* **What needs to be done**:
Return exactly the listing's lines, from its first line to the line holding "const SEAT = 0.3;", ends included.

════════

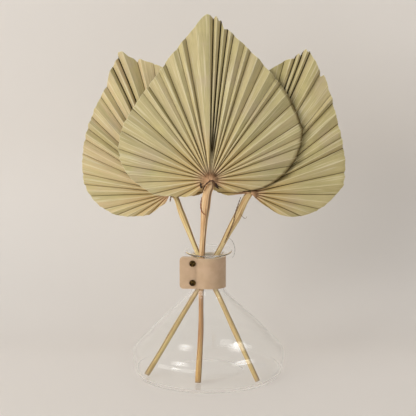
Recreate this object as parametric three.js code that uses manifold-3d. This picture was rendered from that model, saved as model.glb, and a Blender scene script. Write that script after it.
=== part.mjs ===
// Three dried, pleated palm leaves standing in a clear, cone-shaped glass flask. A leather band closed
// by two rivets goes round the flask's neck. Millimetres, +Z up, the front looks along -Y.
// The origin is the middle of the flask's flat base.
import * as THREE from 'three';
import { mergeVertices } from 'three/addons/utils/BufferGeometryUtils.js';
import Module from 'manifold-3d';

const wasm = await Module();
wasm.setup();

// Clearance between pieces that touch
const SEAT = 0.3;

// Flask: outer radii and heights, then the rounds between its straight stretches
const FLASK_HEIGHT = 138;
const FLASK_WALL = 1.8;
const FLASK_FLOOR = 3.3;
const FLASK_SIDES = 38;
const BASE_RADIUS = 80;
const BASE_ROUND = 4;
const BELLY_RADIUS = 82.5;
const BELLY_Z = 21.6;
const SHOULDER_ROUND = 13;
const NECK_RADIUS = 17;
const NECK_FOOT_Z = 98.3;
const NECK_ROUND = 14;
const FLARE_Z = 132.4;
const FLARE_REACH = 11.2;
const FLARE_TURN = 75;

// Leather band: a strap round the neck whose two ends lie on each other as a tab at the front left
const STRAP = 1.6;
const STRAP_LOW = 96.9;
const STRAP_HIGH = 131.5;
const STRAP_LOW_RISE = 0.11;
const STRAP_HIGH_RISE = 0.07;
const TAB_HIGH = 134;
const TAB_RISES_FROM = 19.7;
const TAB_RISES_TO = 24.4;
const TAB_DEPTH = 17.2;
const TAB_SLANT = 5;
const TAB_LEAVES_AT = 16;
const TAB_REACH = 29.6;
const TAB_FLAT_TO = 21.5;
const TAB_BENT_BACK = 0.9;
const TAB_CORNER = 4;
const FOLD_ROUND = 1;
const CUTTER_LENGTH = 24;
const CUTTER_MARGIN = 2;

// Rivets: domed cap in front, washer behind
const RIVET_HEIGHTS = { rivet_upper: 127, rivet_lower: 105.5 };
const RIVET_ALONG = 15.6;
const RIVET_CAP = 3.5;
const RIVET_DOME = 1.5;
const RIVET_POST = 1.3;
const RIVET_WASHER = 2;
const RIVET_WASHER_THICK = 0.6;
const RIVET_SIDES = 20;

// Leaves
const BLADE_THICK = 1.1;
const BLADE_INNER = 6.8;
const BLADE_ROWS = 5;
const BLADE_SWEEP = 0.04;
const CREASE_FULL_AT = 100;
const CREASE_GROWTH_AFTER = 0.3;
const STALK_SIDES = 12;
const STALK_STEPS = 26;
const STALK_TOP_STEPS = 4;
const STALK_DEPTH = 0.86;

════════

* **Worked answer**:
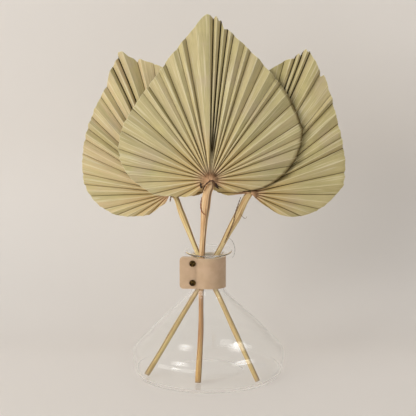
Recreate this object as parametric three.js code that uses manifold-3d. This picture was rendered from that model, saved as model.glb, and a Blender scene script. Write that script after it.
=== part.mjs ===
// Three dried, pleated palm leaves standing in a clear, cone-shaped glass flask. A leather band closed
// by two rivets goes round the flask's neck. Millimetres, +Z up, the front looks along -Y.
// The origin is the middle of the flask's flat base.
import * as THREE from 'three';
import { mergeVertices } from 'three/addons/utils/BufferGeometryUtils.js';
import Module from 'manifold-3d';

const wasm = await Module();
wasm.setup();

// Clearance between pieces that touch
const SEAT = 0.3;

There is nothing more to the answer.